The merger transactions are subject to customary closing conditions including shareholder approval by both companies, the shares of Ouster Common Stock to be issued in the First Merger being approved for listing on the NYSE, the expiration or termination of the waiting period under the Hart-Scott-Rodino Antitrust Improvements Act of 1976 and the U.S. Securities and Exchange Commission (the “ SEC ”) having declared effective the Form S-4 Registration Statement filed by Ouster. The Board of Directors of each of Ouster and Velodyne has each approved and declared advisable this Agreement and the Transactions. In connection with the proposed transaction, Ouster and Velodyne have filed with the SEC, and the SEC has declared effective on December 8, 2022, a registration statement on Form S-4. Glass, Lewis & Co. has recommended that shareholders vote “FOR” the proposed merger at the special meeting of shareholders of Velodyne. As of January 23, 2023, over 97% of those voting have voted to approve the proposal to effect the merger. At this time, Velodyne has not reached the minimum quorum. Velodyne Lidar Urges Stockholders to cast their votes promptly in order to be counted in the Special Meeting of Stockholders on January 26, 2023. As of January 23, 2023, Velodyne Lidar's shareholders have approved the transaction. The adjourned Special Meeting will reconvene on February 3, 2023. The merger transactions are expected to be completed in the first half of 2023. Velodyne will hold its adjourned Special Meeting of Stockholders to approve the proposed merger with Ouster and other related matters on February 3, 2023, and the Special Meeting will reconvene on February 10, 2023. The merger is expected to drive significant value creation and result in a stronger financial position through robust product offerings, increased operational efficiencies, and a complementary customer base in fast-growing end-markets. The combined company expects to achieve annualized cost savings of at least $75 million in operating expenditure synergies, based on standalone cost structures as of September 30, 2022, within 9 months of closing.

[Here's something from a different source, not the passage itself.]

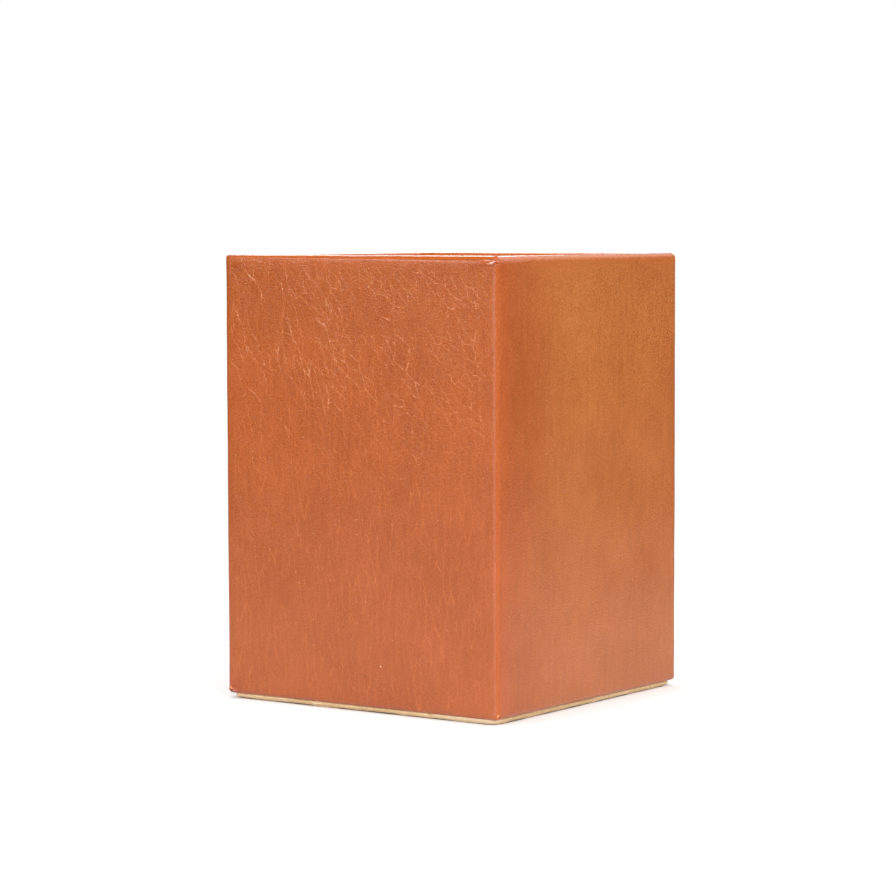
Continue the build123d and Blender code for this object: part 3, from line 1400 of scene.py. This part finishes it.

Barclays is serving as financial advisor and fairness opinion provider and Mark M. Bekheit, Drew Capurro, Ben Potter, Haim Zaltzman, David Buchanan, Grace Lee, Jay Metz, Michelle Gross, Gabriel Gross, Robert Blamires, Amanda Reeves, Kelly Fayne, Hector Armengod, Joseph Simei, Peter Todaro, Tomas Nilsson, Philipp Studt, Kristin Murphy and Colleen Smith of Latham & Watkins LLP is serving as legal advisor to Ouster. BofA Securities, Inc. is serving as financial advisor and fairness opinion provider and Kenton J. King, Christopher J. Bors, Brian Breheny, Nathan Giesselman, Anne Villanueva, Steven Sunshine, Joseph Rancour, Joseph Yaffe and Ken Kumayama of Skadden, Arps, Slate, Meagher & Flom LLP is serving as legal advisor to Velodyne. Ouster engaged MacKenzie Partners, Inc. as proxy solicitation agent for a fee of $10,000. Velodyne engaged Kingsdale Advisors to assist in the solicitation of proxies for a fee of $15,000. Continental Stock Transfer & Trust Company is acting as Ouster's and Velodyne's transfer agent. Ouster will pay Barclays a fee of $1 million upon the delivery of its opinion and additional $4 million of payable on completion of the transaction. Velodyne has agreed to pay BofA Securities for its services an aggregate fee of $4,600,000, $1,000,000 of which was payable in connection with its opinion. Alvarez & Marsal Holdings, LLC acted as financial and operational due diligence provider and Ernst & Young LLP acted as accountant to Ouster. Michael O'Bryan of Morrison & Foerster LLP acted as legal advisor to BofA Securities, Inc. in the transaction. Latham & Watkins LLP and Barclays Capital Inc. acted as due diligence providers to Ouster. Skadden, Arps, Slate, Meagher & Flom LLP and BofA Securities, Inc. acted as due diligence providers to Velodyne Lidar, Inc. Stephen M. Kotran of Sullivan & Cromwell LLP represents Barclays as financial adviser to Ouster.

Ouster, Inc. (NYSE:OUST) completed the acquisition of Velodyne Lidar, Inc. (NasdaqGS:VLDR) from Baidu Holdings Limited and others in a merger of equals transaction on February 10, 2023. Velodyne notified the Nasdaq Global Select Market (“ Nasdaq ”) of the consummation of the Mergers and that each outstanding share of Velodyne Common Stock had been converted into the right to receive the Velodyne Common Stock Merger Consideration. Velodyne requested that Nasdaq (i) halt trading of the Velodyne Common Stock on Nasdaq at the end of trading on February 10, 2023, (ii) withdraw the Velodyne Common Stock from listing on Nasdaq and (iii) file with the SEC a Notification of Removal from Listing and that the Velodyne Common Stock is no longer listed on Nasdaq and to apply for the deregistration of all Velodyne securities. The shareholders of Velodyne has approved the transaction.